Vous savez, lorsque j’ai transmis votre mot à un ami très cher, il m’a demandé, avec beaucoup de tact si ces mots assassins risquaient de changer quelque chose à ce que je fais, au regard que je porte à mes photographies. Je lui ai répondu : « je trouve dans mes photographies, et c’est alors comme si j’en étais dépossédé, ce que j’aimerais trouver dans les photographies des autres. » Et il a été rassuré.

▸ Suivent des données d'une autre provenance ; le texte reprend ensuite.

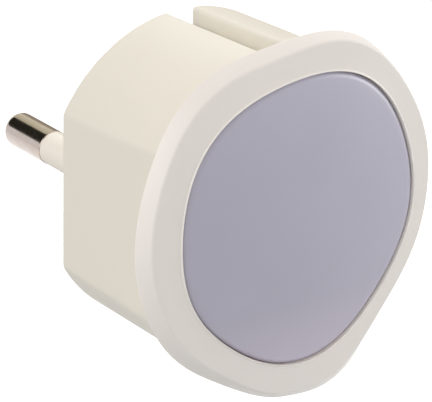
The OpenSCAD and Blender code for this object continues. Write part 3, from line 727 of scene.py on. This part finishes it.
def finish_group(name, inputs, build):
    """A shader node group with named sockets, built once."""
    tree = bpy.data.node_groups.get(name)
    if tree is not None:
        return tree
    tree = bpy.data.node_groups.new(name, "ShaderNodeTree")
    for labels, way in ((inputs, "INPUT"), (FINISH_OUTPUTS, "OUTPUT")):
        for label in labels:
            tree.interface.new_socket(name=label, in_out=way, socket_type=SOCKET_KINDS.get(label, NUMBER))
    given, out = tree.nodes.new("NodeGroupInput").outputs, tree.nodes.new("NodeGroupOutput").inputs
    for label, made in zip(FINISH_OUTPUTS, build(given)):
        feed(out[label], made)
    return tree


def moulded_group():
    """Shared finish: a broad drift and a fine speckle of one colour, a roughness that follows both,
    and a fine grain to be used as a height."""
    drift_part, grain_part = 0.65, 0.35
    low, high = 0.32, 0.68

    def build(given):
        drift = noise(given["Vector"], given["Drift Scale"], detail=3.0)
        grain = noise(given["Vector"], given["Grain Scale"], detail=4.0, rough=0.6)
        both = add(times(drift, drift_part), times(grain, grain_part))
        share = times(remap(both, low, high), given["Variation"])
        rough = times(centred(both), given["Roughness Spread"])
        return (blend_colours(share, given["Color"], given["Second Color"]),
                add(given["Roughness"], rough), grain)
    return finish_group("moulded_finish", ("Vector", "Color", "Second Color", "Variation", "Drift Scale",
                                           "Grain Scale", "Roughness", "Roughness Spread"), build)


def turned_group():
    """Shared finish of drawn or turned metal: fine lines that run round an axis, as noise stretched across
    it, with a tarnish that gathers in patches."""
    patch_scale, low, high = 420.0, 0.4, 0.7
    line_rough, tarnish_rough = 0.08, 0.12

    def build(given):
        stretched = node(given["Vector"].id_data, "ShaderNodeVectorMath", given["Vector"], given["Stretch"],
                         operation="MULTIPLY")
        lines = noise(stretched.outputs[0], scale=1.0, detail=3.0, rough=0.6)
        patches = noise(given["Vector"], patch_scale, detail=3.0)
        share = times(remap(patches, low, high), given["Tarnish"])
        rough = add(given["Roughness"], times(lines, line_rough))
        return (blend_colours(share, given["Color"], given["Tarnish Color"]),
                add(rough, times(share, tarnish_rough)), lines)
    return finish_group("turned_metal", ("Vector", "Stretch", "Color", "Tarnish Color", "Tarnish",
                                         "Roughness"), build)


def new_material(name):
    """A new material, its Principled shader and its Object coordinates."""
    material = fresh(bpy.data.materials, name)
    material.use_nodes = True
    tree = material.node_tree
    return material, tree.nodes["Principled BSDF"], node(tree, "ShaderNodeTexCoord").outputs["Object"]


def finish(shader, made, bump, relief=0.02 * MM, colour_to="Base Color", **uniform):
    """Links a placed group's colour, roughness and height to the shader, and sets what is the same all
    over."""
    bumps = node(shader.id_data, "ShaderNodeBump", Strength=bump, Distance=relief,
                 Height=made.outputs["Height"])
    feed(shader.inputs[colour_to], made.outputs["Color"])
    feed(shader.inputs["Roughness"], made.outputs["Roughness"])
    feed(shader.inputs["Normal"], bumps.outputs["Normal"])
    for key, value in uniform.items():
        feed(shader.inputs[key.replace("_", " ")], value)


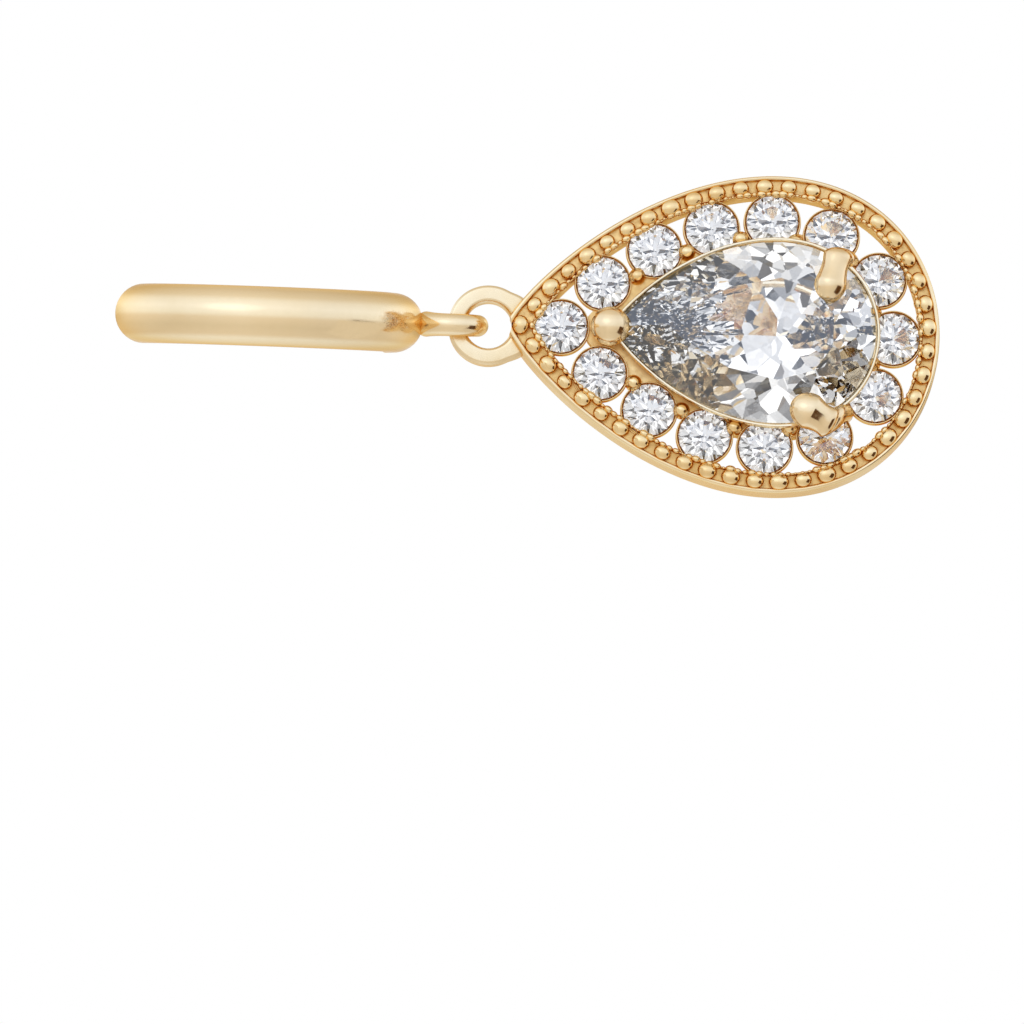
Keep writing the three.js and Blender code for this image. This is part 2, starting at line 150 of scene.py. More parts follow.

Pour finir, je peux vous conseiller la lecture d’un texte très intéressant (!) sur ce site : mes notes personnelles. Il vous expliquera comment je construis, j’élabore l’inachevé, le naïf. Et ma dernière phrase sera de vous conseiller la consultation d’un ophtalmologue, l’approfondissement de votre connaissance de la langue française, ainsi qu’une nécessaire évolution de votre regard vous permettant de vous extraire des idées et pensées actuelles. La route est longue, je vous espère jeune – courage –.